--- Given entries ---

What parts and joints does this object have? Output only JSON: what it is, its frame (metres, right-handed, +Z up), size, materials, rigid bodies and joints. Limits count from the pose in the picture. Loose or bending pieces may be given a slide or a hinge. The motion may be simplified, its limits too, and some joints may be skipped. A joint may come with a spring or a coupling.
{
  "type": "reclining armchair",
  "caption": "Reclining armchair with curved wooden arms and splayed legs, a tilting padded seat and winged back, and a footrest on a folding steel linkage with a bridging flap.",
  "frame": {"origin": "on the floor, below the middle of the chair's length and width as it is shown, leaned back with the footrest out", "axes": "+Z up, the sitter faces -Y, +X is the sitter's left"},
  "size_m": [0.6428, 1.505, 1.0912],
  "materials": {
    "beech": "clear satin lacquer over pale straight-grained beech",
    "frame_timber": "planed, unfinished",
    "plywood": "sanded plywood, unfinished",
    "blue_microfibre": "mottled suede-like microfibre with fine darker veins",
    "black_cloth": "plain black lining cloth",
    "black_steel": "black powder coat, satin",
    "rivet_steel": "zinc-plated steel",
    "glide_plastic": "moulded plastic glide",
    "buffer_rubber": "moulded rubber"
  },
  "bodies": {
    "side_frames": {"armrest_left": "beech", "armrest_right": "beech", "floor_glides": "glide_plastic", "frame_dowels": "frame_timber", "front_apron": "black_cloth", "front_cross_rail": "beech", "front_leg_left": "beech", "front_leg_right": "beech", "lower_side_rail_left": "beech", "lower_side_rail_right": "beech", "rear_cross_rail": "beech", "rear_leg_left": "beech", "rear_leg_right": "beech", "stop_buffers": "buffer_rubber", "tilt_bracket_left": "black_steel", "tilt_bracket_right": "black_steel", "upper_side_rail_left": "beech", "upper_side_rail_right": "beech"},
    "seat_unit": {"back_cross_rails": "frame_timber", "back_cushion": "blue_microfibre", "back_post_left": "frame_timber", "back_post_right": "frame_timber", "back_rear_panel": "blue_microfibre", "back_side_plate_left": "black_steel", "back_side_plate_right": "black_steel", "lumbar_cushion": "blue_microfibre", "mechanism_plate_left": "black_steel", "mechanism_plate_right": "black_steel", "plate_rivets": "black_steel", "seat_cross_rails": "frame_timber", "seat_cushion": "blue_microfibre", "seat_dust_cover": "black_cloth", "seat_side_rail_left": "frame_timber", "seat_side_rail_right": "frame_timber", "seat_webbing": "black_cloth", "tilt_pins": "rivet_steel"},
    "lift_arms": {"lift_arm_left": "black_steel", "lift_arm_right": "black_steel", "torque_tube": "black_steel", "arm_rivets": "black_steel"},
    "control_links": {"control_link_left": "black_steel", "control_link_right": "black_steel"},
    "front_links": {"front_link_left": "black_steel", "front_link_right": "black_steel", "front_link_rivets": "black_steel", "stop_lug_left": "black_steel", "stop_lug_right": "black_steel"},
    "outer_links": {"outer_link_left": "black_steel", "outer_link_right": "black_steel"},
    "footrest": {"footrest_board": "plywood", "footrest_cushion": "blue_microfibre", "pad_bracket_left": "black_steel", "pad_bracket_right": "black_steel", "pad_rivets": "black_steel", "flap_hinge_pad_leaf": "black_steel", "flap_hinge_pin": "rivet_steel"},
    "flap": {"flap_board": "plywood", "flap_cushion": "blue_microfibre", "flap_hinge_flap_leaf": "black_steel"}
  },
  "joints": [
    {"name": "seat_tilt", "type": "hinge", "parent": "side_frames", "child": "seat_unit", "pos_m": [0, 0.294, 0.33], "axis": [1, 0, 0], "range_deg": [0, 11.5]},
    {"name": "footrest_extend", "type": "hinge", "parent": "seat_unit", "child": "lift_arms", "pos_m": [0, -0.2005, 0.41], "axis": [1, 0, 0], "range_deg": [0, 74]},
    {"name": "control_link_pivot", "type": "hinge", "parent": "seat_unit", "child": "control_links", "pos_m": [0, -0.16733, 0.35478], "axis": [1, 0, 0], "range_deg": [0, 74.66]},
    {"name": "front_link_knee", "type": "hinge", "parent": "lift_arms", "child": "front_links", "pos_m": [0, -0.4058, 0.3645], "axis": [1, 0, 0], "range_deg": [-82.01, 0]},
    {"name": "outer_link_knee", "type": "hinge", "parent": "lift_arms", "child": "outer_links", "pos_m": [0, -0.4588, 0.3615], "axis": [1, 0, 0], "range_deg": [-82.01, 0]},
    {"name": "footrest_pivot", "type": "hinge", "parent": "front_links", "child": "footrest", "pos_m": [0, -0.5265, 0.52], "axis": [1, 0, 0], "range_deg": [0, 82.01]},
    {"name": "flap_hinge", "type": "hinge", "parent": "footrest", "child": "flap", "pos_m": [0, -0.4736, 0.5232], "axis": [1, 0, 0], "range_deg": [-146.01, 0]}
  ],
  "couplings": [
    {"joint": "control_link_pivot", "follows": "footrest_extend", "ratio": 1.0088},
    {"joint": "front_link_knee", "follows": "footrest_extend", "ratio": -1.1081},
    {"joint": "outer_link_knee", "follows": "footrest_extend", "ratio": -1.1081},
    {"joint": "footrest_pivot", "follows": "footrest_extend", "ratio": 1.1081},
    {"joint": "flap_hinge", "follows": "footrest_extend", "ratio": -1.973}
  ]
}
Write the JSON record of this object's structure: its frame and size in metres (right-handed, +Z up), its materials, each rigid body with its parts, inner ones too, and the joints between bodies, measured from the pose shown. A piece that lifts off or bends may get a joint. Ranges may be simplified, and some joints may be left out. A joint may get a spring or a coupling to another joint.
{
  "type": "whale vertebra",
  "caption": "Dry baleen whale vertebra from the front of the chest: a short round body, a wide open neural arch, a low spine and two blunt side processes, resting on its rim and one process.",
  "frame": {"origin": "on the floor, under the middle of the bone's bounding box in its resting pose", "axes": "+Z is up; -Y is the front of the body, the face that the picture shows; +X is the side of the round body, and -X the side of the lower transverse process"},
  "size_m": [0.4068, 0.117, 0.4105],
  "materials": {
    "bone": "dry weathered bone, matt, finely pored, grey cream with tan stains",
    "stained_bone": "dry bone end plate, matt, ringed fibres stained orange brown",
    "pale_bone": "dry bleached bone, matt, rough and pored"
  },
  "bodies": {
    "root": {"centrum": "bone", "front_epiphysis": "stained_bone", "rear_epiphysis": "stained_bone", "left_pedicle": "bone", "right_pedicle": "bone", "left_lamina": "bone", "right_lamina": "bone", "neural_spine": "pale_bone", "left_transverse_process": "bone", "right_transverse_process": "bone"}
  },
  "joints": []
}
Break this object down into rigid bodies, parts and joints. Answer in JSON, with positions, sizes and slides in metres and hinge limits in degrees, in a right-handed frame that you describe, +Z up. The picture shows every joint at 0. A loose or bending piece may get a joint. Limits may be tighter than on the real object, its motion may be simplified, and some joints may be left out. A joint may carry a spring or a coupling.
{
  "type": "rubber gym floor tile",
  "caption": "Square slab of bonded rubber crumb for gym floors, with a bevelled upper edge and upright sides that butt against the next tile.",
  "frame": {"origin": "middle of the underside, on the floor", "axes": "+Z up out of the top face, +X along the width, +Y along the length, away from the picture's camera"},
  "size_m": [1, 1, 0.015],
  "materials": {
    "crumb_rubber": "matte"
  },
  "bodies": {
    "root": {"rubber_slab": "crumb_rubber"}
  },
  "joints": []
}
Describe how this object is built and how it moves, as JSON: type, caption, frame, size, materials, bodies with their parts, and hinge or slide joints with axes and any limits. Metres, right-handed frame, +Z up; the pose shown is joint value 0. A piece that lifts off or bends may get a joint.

---

[Your objective]: Extract, exactly as they appear, the lines from the one containing "Break this object" through the final line.

[Answer to the problem]:
Break this object down into rigid bodies, parts and joints. Answer in JSON, with positions, sizes and slides in metres and hinge limits in degrees, in a right-handed frame that you describe, +Z up. The picture shows every joint at 0. A loose or bending piece may get a joint. Limits may be tighter than on the real object, its motion may be simplified, and some joints may be left out. A joint may carry a spring or a coupling.
{
  "type": "rubber gym floor tile",
  "caption": "Square slab of bonded rubber crumb for gym floors, with a bevelled upper edge and upright sides that butt against the next tile.",
  "frame": {"origin": "middle of the underside, on the floor", "axes": "+Z up out of the top face, +X along the width, +Y along the length, away from the picture's camera"},
  "size_m": [1, 1, 0.015],
  "materials": {
    "crumb_rubber": "matte"
  },
  "bodies": {
    "root": {"rubber_slab": "crumb_rubber"}
  },
  "joints": []
}
Describe how this object is built and how it moves, as JSON: type, caption, frame, size, materials, bodies with their parts, and hinge or slide joints with axes and any limits. Metres, right-handed frame, +Z up; the pose shown is joint value 0. A piece that lifts off or bends may get a joint.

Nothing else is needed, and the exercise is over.